Clinton meeting Ban at UN headquarters Friday. They will both visit Moscow. Mary Altaffer

A bitter dispute over Israeli settlements is clouding the chances for progress Friday at a high-level Moscow meeting aimed at advancing Middle East peace.

Russia, eager to raise its profile as a Middle East peacemaker, has long hoped to push the process forward by hosting a follow-up to the 2007 Annapolis peace conference in the United States, with all the major players on hand.

Instead, it must settle for now for a ministerial-level meeting of the quartet of Middle East mediators — Russia, the United States, the United Nations and the European Union — at a time when hopes of a breakthrough are minimal.
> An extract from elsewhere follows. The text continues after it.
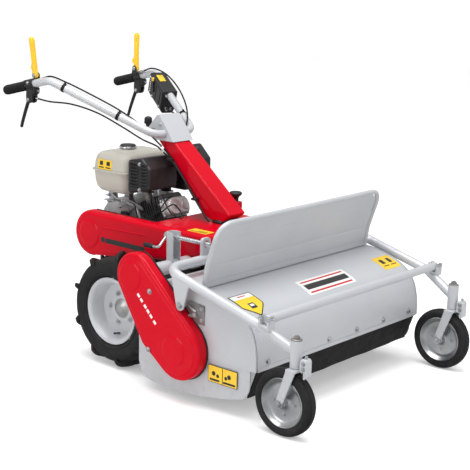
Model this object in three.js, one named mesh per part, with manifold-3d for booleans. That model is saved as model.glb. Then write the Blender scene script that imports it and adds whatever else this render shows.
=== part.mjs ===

The one-day quartet meeting will bring U.S. Secretary of State Hillary Clinton, UN Secretary-General Ban Ki-moon and EU foreign policy chief Catherine Ashton to Moscow.

They come days after Clinton criticized as insulting the announcement of a new Israeli settlement project, which sparked Palestinian anger and dashed any hopes of indirect talks between Israel and the Palestinians soon.

"The real world is moving in the opposite direction to the quartet," said Yevgeny Satanovsky, president of Moscow's Institute of Middle East Studies.

International efforts will not solve the problems when Israelis and Palestinians are moving farther apart, he said, dismissing the quartet as "a very expensive club for diplomats."

The quartet itself said it would "take full stock" of the situation at Friday's talks, but promised nothing more.

Ban, before leaving for Moscow on Tuesday, said the United Nations was "very concerned about the situation on the ground" in the Middle East.

"I will work with our partners and the two sides to find a way to resume talks for a just resolution of this conflict," he said.

Russia has joined the other quartet members in criticizing Israel's plan to build 1,600 homes for Jews in a part of the occupied West Bank that it annexed to Jerusalem, and Russia has not played up chances for progress at the talks.

"Frankly speaking, I don't think Russia hopes for anything," said Fyodor Lukyanov, editor of the journal Russia in Global Affairs. "It's clear the general constellation of forces in the region is absolutely not conducive to achieving anything."

Palestinian President Mahmoud Abbas has said the housing plan must be scrapped before proximity talks could start.

With Middle East prospects dim, Lukyanov and other Russian analysts said the trip would give Clinton a chance to push for a new nuclear arms control treaty with Russia and for Moscow's support for sanctions on Iran.

"For Clinton, the quartet meeting is just a strong pretext to come to Moscow and press the reset button again," said analyst Lilia Shevtsova of the Carnegie Moscow Center, referring to efforts by President Barack Obama's administration to mend ties with Russia.